Another man, in Mt. Vernon, New York, called police to tell
them that his brother, a hopeless invalid, had been listening
to the broadcast and when he heard the report, he got into an
automobile and "disappeared."
In Harlem, extreme panic was created. Thirty men and women
rushed into the West 123rd Street Police Station and twelve
into the West 135th Street Station saying they had their household
goods packed and were ready to quit Harlem if the police would
tell them where to go to be evacuated. One man insisted
he had heard "the President's voice" over the radio,
advising all citizens to leave the city. One could hardly
blame him, for at a dramatic point in the broadcast the President's
voice was exactly imitated by a Mercury Theater actor telling
the listeners to do just that.
Nor was credulity confined to the susceptible citizenry alone.
Men of science were not immune. Dr. Arthur F. Buddington,
chairman of the department of geology, and Dr. Harry Hess, professor
of geology, Princeton University, received the first alarming
reports in a form indicating that a meteor had fallen near Dutch
Neck, some five miles away. They armed themselves with "the
necessary equipment" and set out to find the specimen.
What they found was a group of excited natives, searching, like
themselves, for the meteor.
Later, a detailed study of the entire panic and its effects
was made by the Princeton Radio Project, operating on a grant
of the Rockefeller Foundation to Princeton University. Some
of the comments recorded by interviewers for the Project were
as follows:
A New Jersey housewife: "I knew it was something terrible
and I was frightened. But I didn't know just what it was.
I couldn't make myself believe it was the end of the world.

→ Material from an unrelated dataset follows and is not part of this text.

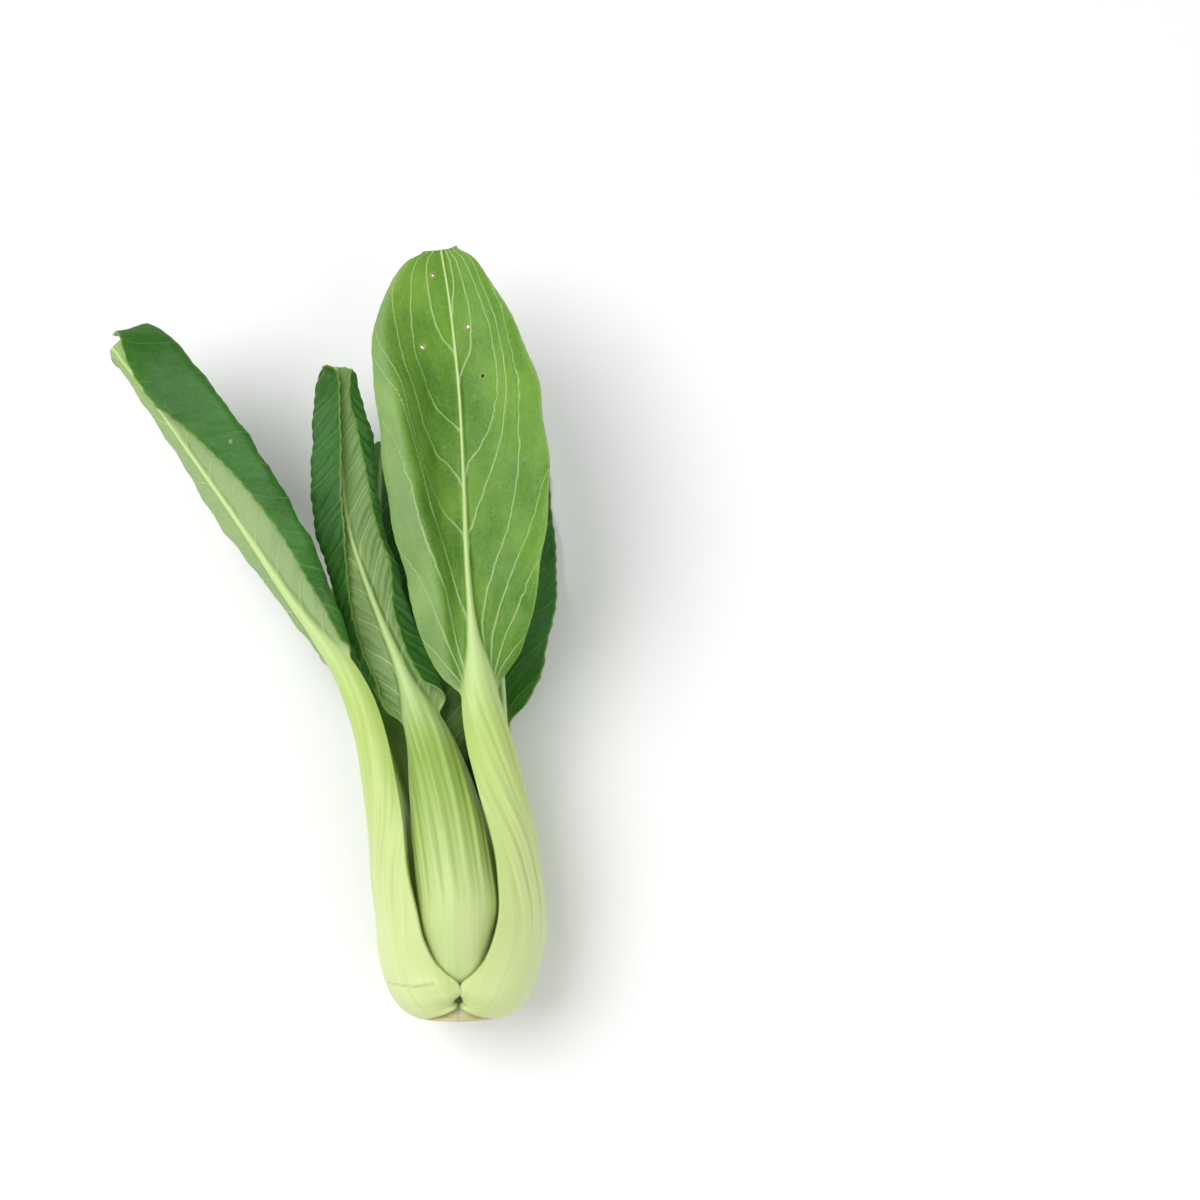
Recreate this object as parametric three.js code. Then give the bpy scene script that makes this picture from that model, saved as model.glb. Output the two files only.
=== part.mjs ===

I've always heard that when the world would come to an end,
it would come so fast nobody would know--so why should God get
in touch with this announcer? When they told us
what road to take and getup over the hills and the children
began to cry, the family decided to go out. We took blankets
and my granddaughter wanted to take the cat and the canary.
We were outside the garage when the neighbor’s boy came
back and told us it was only a play."
A high-school girl in Pennsylvania: "...I was really hysterical.
My two girlfriends and I were crying and holding each other
and everything seemed so unimportant in the face of death.
We felt it was terrible we should die so young..."
A Negro housewife in Newark: "We listened, getting more
and more excited. We all felt the world was coming to an end.
Then we heard, "Get gas masks!" That was the part
that got me. I thought I was going crazy. It's a
wonder my heart didn't fail me because I'm nervous anyway.
I felt if the gas was on, I wanted to be together with my husband
and nephew so we could all die together. So I ran out
of the house. I guess I didn’t know what I was doing.
I stood on the corner waiting for a bus and I thought every
car that came along was a bus and I ran out to get it.
I kept saying over and over again to everybody I met: "New
Jersey is destroyed by the Germans--it's on the radio!
I was all excited and I knew that Hitler didn't appreciate President
Roosevelt's telegram a couple of weeks ago. While the United
States thought everything was settled, they came down unexpected.
The Germans are so smart they were in something like a balloon,
and when the balloon landed--that's when they announced the
explosion--the Germans landed."
A man in a Midwest town: "That Halloween show had our family
on its knees before the program was half over. God knows
but we prayed to him last Sunday. It was a lesson in more than
one thing to us. My mother went out and looked for Mars.
Dad was hard to convince, and skeptical, but even he got to
believing it. Brother Joe, as usual, got more excited
than anyone. Brother George wasn't home. Aunt Grace,
a good Catholic, began to pray with Uncle Henry. Lillie
got sick to her stomach. I don't know what I did exactly,
but I know I prayed harder and more earnest than ever before.
Just as soon as we were convinced that this thing was real,
how petty all things on earth seemed, and how soon we put our
trust in God!"
Source: Charles Jackson, "The Night the
Martians Came (1938)" printed in Isabel Leighton, ed.,
The Aspirin Age, 1919-1941 (New York, 1949), p. 431-436.